Growing our own food is a integral part of finding balance.

I also have to harvest and process the things we grow. Historically, I built the gardens and plant the seeds. I would irrigate and weed, but harvesting was the other partner. I would make soups and sauces in the fall, sure, as the late veggies ripened. But now, I have to do it all. That takes time. Time I often didn’t have. At least this year.

Solo Parenting & Solo Gardening – Wrapping up the first season

Now that it is October and it has taken me 3 months to just finish writing this page. I have time to reflect on the year in the garden. This could be a whole other page really, but I’ll touch on a few things.

I didn’t have a lot of time to plan the garden this year and that is okay. My organic landcare training tells me to take the first year and learn what is there already before doing anything, especially before adding anything. The fact there were existing garden beds made it possible to have a vegetable garden at all which was a blessing.

I forgot the permaculture principles when planting everything in haste this spring. I would have used way more of the lettuce and ate more salads if the greens were planted closer to the door.

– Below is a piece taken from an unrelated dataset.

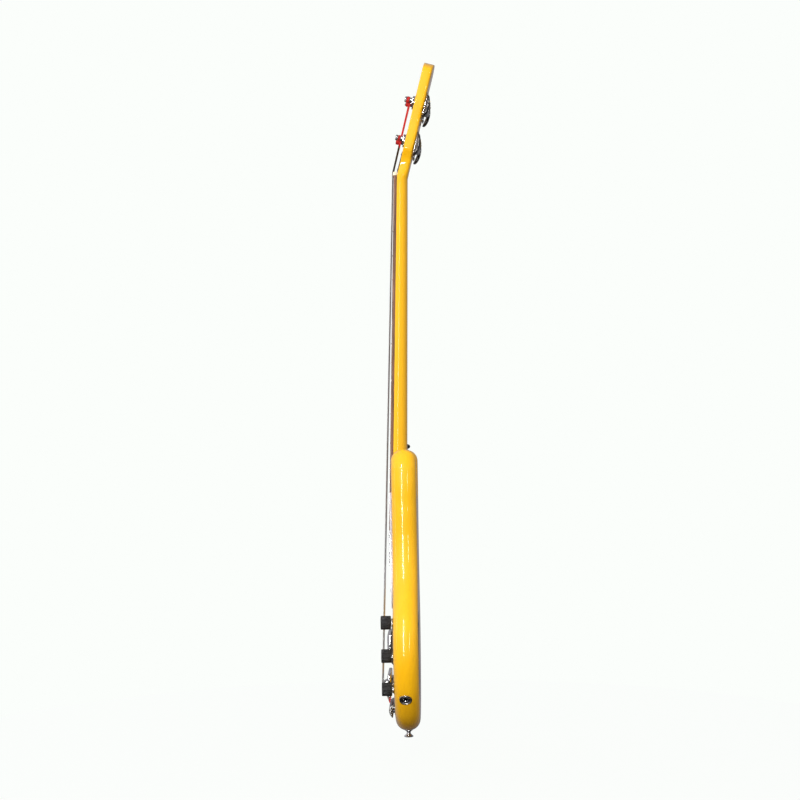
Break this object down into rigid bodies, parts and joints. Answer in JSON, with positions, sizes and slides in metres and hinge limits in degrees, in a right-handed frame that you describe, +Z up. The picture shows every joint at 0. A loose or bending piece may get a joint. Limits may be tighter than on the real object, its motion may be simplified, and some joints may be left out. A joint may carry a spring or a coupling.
{
  "type": "electric bass guitar",
  "caption": "Double-cutaway electric bass guitar with a pitched headstock, geared tuners, two covered pickups, three knobs, bridge and tailpiece.",
  "frame": {"origin": "centre line of the instrument at the nut, on the fretboard's surface, where a hanger holds the neck", "axes": "+Z up the neck to the headstock, -Y out of the front, +X towards the thin strings"},
  "size_m": [0.34, 0.1065, 1.1527],
  "materials": {
    "lacquer": "gloss yellow lacquer over hardwood",
    "rosewood": "oiled dark hardwood",
    "bone": "cream synthetic bone",
    "chrome": "polished chrome plate",
    "dark_chrome": "smoked chrome plate",
    "steel": "plain and wound steel",
    "black_plastic": "black moulded plastic",
    "white_plastic": "white layered plastic sheet",
    "silk": "red silk winding"
  },
  "bodies": {
    "instrument": {"body": "lacquer", "neck": "lacquer", "fretboard": "rosewood", "nut": "bone", "truss_rod": "steel", "truss_rod_nut": "steel", "bridge_post_bass": "steel", "bridge_post_treble": "steel", "tailpiece_stud_bass": "steel", "tailpiece_stud_treble": "steel", "neck_volume_pot": "steel", "bridge_volume_pot": "steel", "tone_pot": "steel", "string_e": "steel", "string_a": "steel", "string_d": "steel", "string_g": "steel", "truss_rod_cover": "black_plastic", "bridge_pickup_ring": "black_plastic", "control_cover": "black_plastic", "pickguard": "white_plastic", "neck_pickup_cover": "chrome", "bridge_pickup_cover": "chrome", "bridge_bar": "chrome", "jack_ring": "chrome", "end_strap_button": "chrome", "horn_strap_button": "chrome", "tuner_bushing_e": "chrome", "tuner_bushing_a": "chrome", "tuner_bushing_d": "chrome", "tuner_bushing_g": "chrome", "tuner_plate_e": "chrome", "tuner_plate_a": "chrome", "tuner_plate_d": "chrome", "tuner_plate_g": "chrome", "tailpiece": "dark_chrome", "jack_socket": "dark_chrome"},
    "key_e": {"tuner_key_e": "chrome"},
    "post_e": {"tuner_post_e": "chrome", "tuner_cog_e": "steel"},
    "key_a": {"tuner_key_a": "chrome"},
    "post_a": {"tuner_post_a": "chrome", "tuner_cog_a": "steel"},
    "key_d": {"tuner_key_d": "chrome"},
    "post_d": {"tuner_post_d": "chrome", "tuner_cog_d": "steel"},
    "key_g": {"tuner_key_g": "chrome"},
    "post_g": {"tuner_post_g": "chrome", "tuner_cog_g": "steel"},
    "neck_volume_control": {"neck_volume_knob": "black_plastic", "neck_volume_shaft": "steel"},
    "bridge_volume_control": {"bridge_volume_knob": "black_plastic", "bridge_volume_shaft": "steel"},
    "tone_control": {"tone_knob": "black_plastic", "tone_shaft": "steel"},
    "saddle_block_e": {"saddle_e": "chrome"},
    "saddle_block_a": {"saddle_a": "chrome"},
    "saddle_block_d": {"saddle_d": "chrome"},
    "saddle_block_g": {"saddle_g": "chrome"}
  },
  "joints": [
    {"name": "key_turn_e", "type": "hinge", "parent": "instrument", "child": "key_e", "pos_m": [-0.0235, 0.04172, 0.04545], "axis": [-1, 0, 0], "continuous": true},
    {"name": "post_turn_e", "type": "hinge", "parent": "instrument", "child": "post_e", "pos_m": [-0.0235, 0.02132, 0.06003], "axis": [0, -0.9681, 0.2504], "continuous": true},
    {"name": "key_turn_a", "type": "hinge", "parent": "instrument", "child": "key_a", "pos_m": [-0.0235, 0.0585, 0.11032], "axis": [-1, 0, 0], "continuous": true},
    {"name": "post_turn_a", "type": "hinge", "parent": "instrument", "child": "post_a", "pos_m": [-0.0235, 0.0381, 0.12489], "axis": [0, -0.9681, 0.2504], "continuous": true},
    {"name": "key_turn_d", "type": "hinge", "parent": "instrument", "child": "key_d", "pos_m": [0.0235, 0.0585, 0.11032], "axis": [1, 0, 0], "continuous": true},
    {"name": "post_turn_d", "type": "hinge", "parent": "instrument", "child": "post_d", "pos_m": [0.0235, 0.0381, 0.12489], "axis": [0, -0.9681, 0.2504], "continuous": true},
    {"name": "key_turn_g", "type": "hinge", "parent": "instrument", "child": "key_g", "pos_m": [0.0235, 0.04172, 0.04545], "axis": [1, 0, 0], "continuous": true},
    {"name": "post_turn_g", "type": "hinge", "parent": "instrument", "child": "post_g", "pos_m": [0.0235, 0.02132, 0.06003], "axis": [0, -0.9681, 0.2504], "continuous": true},
    {"name": "neck_volume_turn", "type": "hinge", "parent": "instrument", "child": "neck_volume_control", "pos_m": [0.118, -0.01045, -0.751], "axis": [0, -1, 0], "range_deg": [0, 300]},
    {"name": "bridge_volume_turn", "type": "hinge", "parent": "instrument", "child": "bridge_volume_control", "pos_m": [0.111, -0.01045, -0.807], "axis": [0, -1, 0], "range_deg": [0, 300]},
    {"name": "tone_turn", "type": "hinge", "parent": "instrument", "child": "tone_control", "pos_m": [0.104, -0.01045, -0.863], "axis": [0, -1, 0], "range_deg": [0, 300]},
    {"name": "saddle_slide_e", "type": "slide", "parent": "instrument", "child": "saddle_block_e", "axis": [0, 0, 1], "range_m": [0, 0.005]},
    {"name": "saddle_slide_a", "type": "slide", "parent": "instrument", "child": "saddle_block_a", "axis": [0, 0, 1], "range_m": [0, 0.005]},
    {"name": "saddle_slide_d", "type": "slide", "parent": "instrument", "child": "saddle_block_d", "axis": [0, 0, 1], "range_m": [0, 0.005]},
    {"name": "saddle_slide_g", "type": "slide", "parent": "instrument", "child": "saddle_block_g", "axis": [0, 0, 1], "range_m": [0, 0.005]}
  ],
  "couplings": [
    {"joint": "post_turn_e", "follows": "key_turn_e", "ratio": -0.05},
    {"joint": "post_turn_a", "follows": "key_turn_a", "ratio": -0.05},
    {"joint": "post_turn_d", "follows": "key_turn_d", "ratio": 0.05},
    {"joint": "post_turn_g", "follows": "key_turn_g", "ratio": 0.05}
  ]
}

Next year I plan to plant the greens in the half whiskey barrels that are right outside the front door.

Finding balance does take a little time

I need to schedule time into my weeks to harvest and process the produce as it ripens. The majority of the raspberries, for example, went to the birds because I could not find time to harvest and process them when they were ripening. The raspberry patch was one of the main selling points for me with this house, so as much as its okay that the birds got most of them this year, its still frustrating to have to buy jam this winter.

Finally (at least for this post), without the time and ability to plan, I seriously under utilized the garden space I have. There are 3 garden beds I didn’t even use this year. And 2 others that were overgrown by the things in the adjacent beds. But, now that I have one growing season behind me in this garden, I can take this winter and actually plan what to do next year and I’ll be ready for it.